Aristotle believes that the population of a city should be neither too large nor too small. Small cities are not self-sufficient, while large cities are difficult to govern. The judicial and electoral functions of the city require that the citizens know one another and be able to judge one another's character. Aristotle thus advises that the population of a city be "the greatest surveyable number required for achieving a life of self-sufficiency."

Similarly, the territory should be large enough to ensure self-sufficiency and leisure but small enough to be surveyable (readily taken in by the eye), for purposes of defense and facilitation of commerce. Aristotle advocates living by the sea and building a seaport, though he warns of the danger of having unwanted aliens crowd the city. Living by the sea allows for easier commerce, though such commerce should be conducted in a spirit of temperance rather than greed. Aristotle also recommends building up a navy, but putting it in the command of farmers and serfs, rather than citizens.

Aristotle believes that Greeks make ideal citizens as they fit a perfect compromise between high spirit and skill and intelligence. He also believes that Europeans to the north are full of spirit but lack the skill and intelligence for political organization, whereas Asians have skill and intelligence but lack spirit and are easily subjected and enslaved.

Concerning social structure, Aristotle makes a sharp distinction between those elements that are necessary parts to the city (such as slaves) and those that are integral parts of the city. Slaves are like property: no city can exist without them, but they themselves are not the city. Aristotle identifies six components of a city: food, crafts, arms, property, worship, and government. The first two must be left to non-citizen farmers and laborers since they require a great deal of work and cannot be combined with the citizen's life of leisure.
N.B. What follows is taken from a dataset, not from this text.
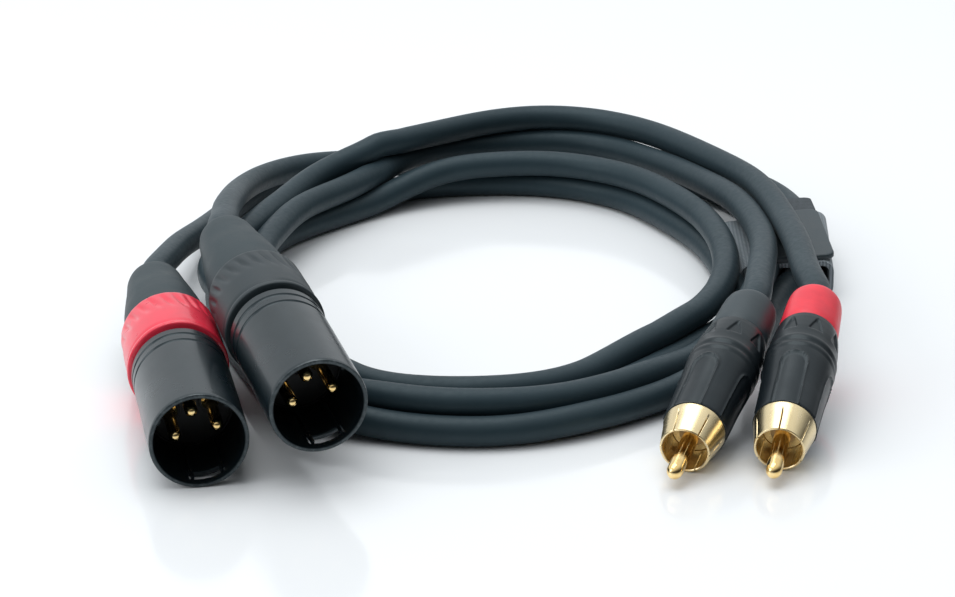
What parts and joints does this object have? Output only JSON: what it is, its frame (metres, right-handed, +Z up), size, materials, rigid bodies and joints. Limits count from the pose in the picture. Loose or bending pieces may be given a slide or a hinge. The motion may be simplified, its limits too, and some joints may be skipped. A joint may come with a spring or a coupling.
{
  "type": "audio cable coil",
  "caption": "Paired audio leads wound into an oval coil, three-pole male plugs on one end and phono plugs on the other, held by a flat strap.",
  "frame": {"origin": "on the supporting surface, under the middle of the box of the plugs and the strap", "axes": "+Z up, -Y towards the plugs' mouths, +X from the three-pole plugs towards the phono plugs"},
  "size_m": [0.1522, 0.2127, 0.0309],
  "materials": {
    "shell_lacquer": "satin black lacquer on turned metal, worn grey on the rim's edge",
    "insert_plastic": "moulded black, matt",
    "contact_gold": "gold plated, polished",
    "phono_gold": "gold plated, fine turned satin",
    "phono_insulator": "amber moulded insulator",
    "chuck_plastic": "white moulded clamp",
    "clamp_steel": "plated crimp",
    "ring_black": "satin black moulding",
    "ring_red": "red moulding, soft gloss",
    "boot_rubber": "matt elastomer",
    "cable_jacket": "flexible jacket, satin slate black",
    "barrel_lacquer": "satin black lacquer",
    "cap_black": "matt black moulding",
    "cap_red": "red moulding, soft gloss",
    "strap_band": "pale grey woven strap",
    "strap_plate": "moulded dark end",
    "strap_flap": "dark woven loose end"
  },
  "bodies": {
    "cable_set": {"xlr_black_shell": "shell_lacquer", "xlr_black_insert": "insert_plastic", "xlr_black_pin_1": "contact_gold", "xlr_black_pin_2": "contact_gold", "xlr_black_pin_3": "contact_gold", "xlr_black_chuck": "chuck_plastic", "xlr_black_cable_end": "cable_jacket", "xlr_red_shell": "shell_lacquer", "xlr_red_insert": "insert_plastic", "xlr_red_pin_1": "contact_gold", "xlr_red_pin_2": "contact_gold", "xlr_red_pin_3": "contact_gold", "xlr_red_chuck": "chuck_plastic", "xlr_red_cable_end": "cable_jacket", "rca_black_shield": "phono_gold", "rca_black_pin": "contact_gold", "rca_black_insulator": "phono_insulator", "rca_black_clamp": "clamp_steel", "rca_black_cable_end": "cable_jacket", "rca_red_shield": "phono_gold", "rca_red_pin": "contact_gold", "rca_red_insulator": "phono_insulator", "rca_red_clamp": "clamp_steel", "rca_red_cable_end": "cable_jacket", "cable_coil": "cable_jacket", "lead_xlr_black": "cable_jacket", "lead_xlr_red": "cable_jacket", "lead_rca_black": "cable_jacket", "lead_rca_red": "cable_jacket", "strap_band": "strap_band", "strap_plate": "strap_plate", "strap_flap": "strap_flap"},
    "xlr_black_nut": {"xlr_black_ring": "ring_black", "xlr_black_boot": "boot_rubber"},
    "xlr_red_nut": {"xlr_red_ring": "ring_red", "xlr_red_boot": "boot_rubber"},
    "rca_black_sleeve": {"rca_black_barrel": "barrel_lacquer", "rca_black_cap": "cap_black"},
    "rca_red_sleeve": {"rca_red_barrel": "barrel_lacquer", "rca_red_cap": "cap_red"}
  },
  "joints": [
    {"name": "xlr_black_nut_turn", "type": "hinge", "parent": "cable_set", "child": "xlr_black_nut", "pos_m": [-0.04365, -0.03276, 0.02015], "axis": [-0.2814, 0.9559, 0.0837], "range_deg": [0, 1080]},
    {"name": "xlr_red_nut_turn", "type": "hinge", "parent": "cable_set", "child": "xlr_red_nut", "pos_m": [-0.06266, -0.03109, 0.01097], "axis": [-0.1941, 0.9803, 0.0366], "range_deg": [0, 1080]},
    {"name": "rca_black_sleeve_turn", "type": "hinge", "parent": "cable_set", "child": "rca_black_sleeve", "pos_m": [0.04264, -0.04499, 0.00937], "axis": [0.317, 0.9205, 0.2284], "range_deg": [0, 1080]},
    {"name": "rca_red_sleeve_turn", "type": "hinge", "parent": "cable_set", "child": "rca_red_sleeve", "pos_m": [0.05874, -0.04378, 0.00954], "axis": [0.2219, 0.9459, 0.2368], "range_deg": [0, 1080]}
  ]
}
The citizens themselves should undertake the rest: the young should serve in the military; the middle-aged should govern; and the old should serve in the cult of the gods. The citizens, furthermore, should own all property, some publicly and some privately.

Aristotle adds that the city should be built with fortifying walls and access to fresh water. It should also be pleasant and amenable to a healthy political life.

Analysis

Aristotle draws a sharp and important distinction between ends and means. Happiness and rational activity are ends in themselves: man pursues them solely for their own sake. Wealth and health are merely means to these ends; they are necessary to happiness not because they themselves are intrinsically good, but because it is difficult to achieve happiness without them.
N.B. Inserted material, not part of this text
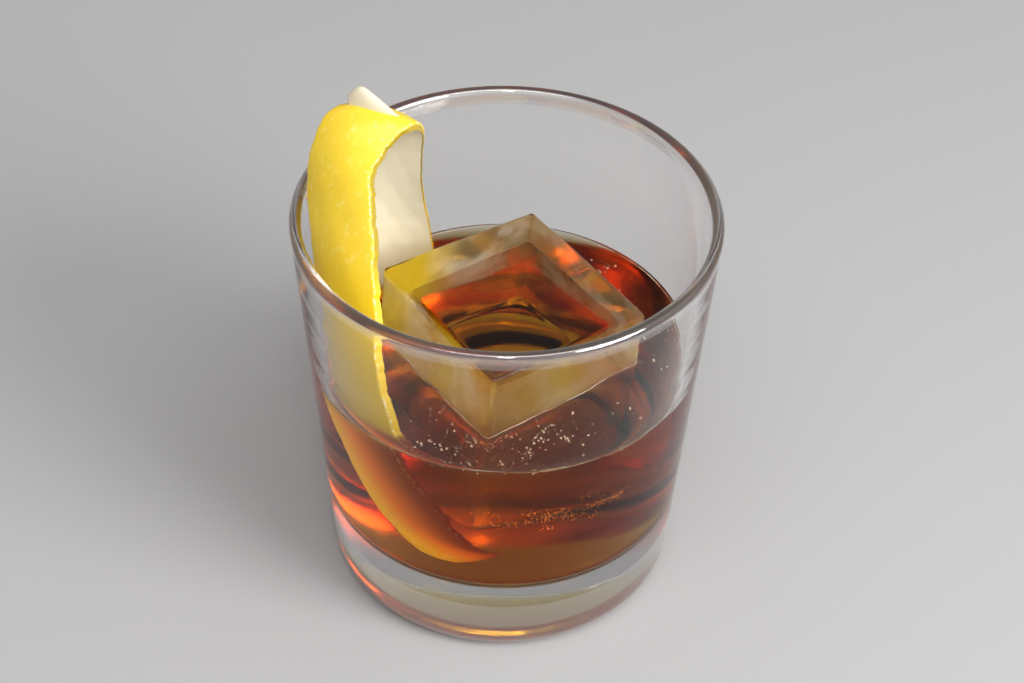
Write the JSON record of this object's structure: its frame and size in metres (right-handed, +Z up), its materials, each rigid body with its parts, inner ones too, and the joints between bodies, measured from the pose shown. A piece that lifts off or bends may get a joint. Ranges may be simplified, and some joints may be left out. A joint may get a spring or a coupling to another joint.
{
  "type": "old fashioned cocktail",
  "caption": "Amber old fashioned cocktail in a heavy tapered tumbler, with a clear block of ice standing out of the drink and a folded strip of lemon peel.",
  "frame": {"origin": "middle of the foot, on the table, on the glass's axis", "axes": "+Z up along the glass's axis, -Y towards the front, -X towards the side the peel leans on"},
  "size_m": [0.0888, 0.0888, 0.1128],
  "materials": {
    "glass": "clear fire-polished pressed glass with faint ripples in the wall",
    "drink": "clear dark amber to red-brown spirit, with a few small bubbles at the surface",
    "ice": "clear ice with slightly melted edges and a few fine cracks",
    "lemon_peel": "pored glossy yellow zest outside, matt cream pith inside and at the cut edges"
  },
  "bodies": {
    "root": {"glass": "glass", "drink": "drink", "ice_block": "ice", "lemon_peel": "lemon_peel"}
  },
  "joints": []
}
Aristotle is also very firmly anti-militaristic, arguing that military might is not, as some warmongers may think, an end in itself, but rather merely another means. War is sometimes necessary and a strong military always so, but only because it is difficult for a city to achieve its true goal of happiness without maintaining security.

Aristotle's application of this reasoning to the city yields a social dichotomy that seems perverse to the modern reader because it makes privilege contingent on the arbitrariness of birth. The goal of the city is to create a life of leisure for its citizens that will allow them to achieve happiness through rationality. A citizen is thus an end in himself, while non-citizens, such as slaves, women, and serfs, are simply means to this end. Their work is necessary for creating enough leisure time for the citizens to enjoy happiness, but they themselves do not merit a share of this happiness. This separation of the population runs counter to modern Western conceptions of the individual as an entity deserving respect, which owes a great deal to Kant's belief that it is inherently wrong to treat people as means to an end rather than as ends in themselves.
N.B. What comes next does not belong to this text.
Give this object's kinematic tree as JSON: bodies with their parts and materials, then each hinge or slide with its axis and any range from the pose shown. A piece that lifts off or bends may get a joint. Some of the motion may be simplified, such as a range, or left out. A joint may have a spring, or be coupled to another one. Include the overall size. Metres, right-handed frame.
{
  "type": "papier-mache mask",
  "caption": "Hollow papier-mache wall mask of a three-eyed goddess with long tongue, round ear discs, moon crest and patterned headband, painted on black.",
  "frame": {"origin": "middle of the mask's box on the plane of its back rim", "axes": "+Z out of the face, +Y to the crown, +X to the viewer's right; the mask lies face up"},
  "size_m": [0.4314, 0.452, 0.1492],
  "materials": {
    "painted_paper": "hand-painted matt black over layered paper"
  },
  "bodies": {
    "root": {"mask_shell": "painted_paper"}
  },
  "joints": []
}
Aristotle justifies this inequality of benefits by means of his teleological view of nature. It was taken as a matter of fact in his world that Greeks were better than non-Greeks, men better than women, and those of noble birth better than those of low birth. As a result, noble Greek men were considered the best- suited individuals for the life of good quality, and it was understood that everyone else should slave away to help them secure this end.

The compromise between the life of political action and the life of speculative philosophy is one of the central tensions of the Politics. Aristotle's remarks that all citizens should know one another and that the population be "surveyable" reinforce the intimate nature of the polis and the fact that the political life is necessarily social. The contemplative life, on the other hand, requires a great deal of solitude. Though citizens must engage in political life in order to govern the city, Aristotle ultimately concludes that political life is merely a means to the end of philosophical speculation, as it helps maintain the conditions that make the speculative life possible.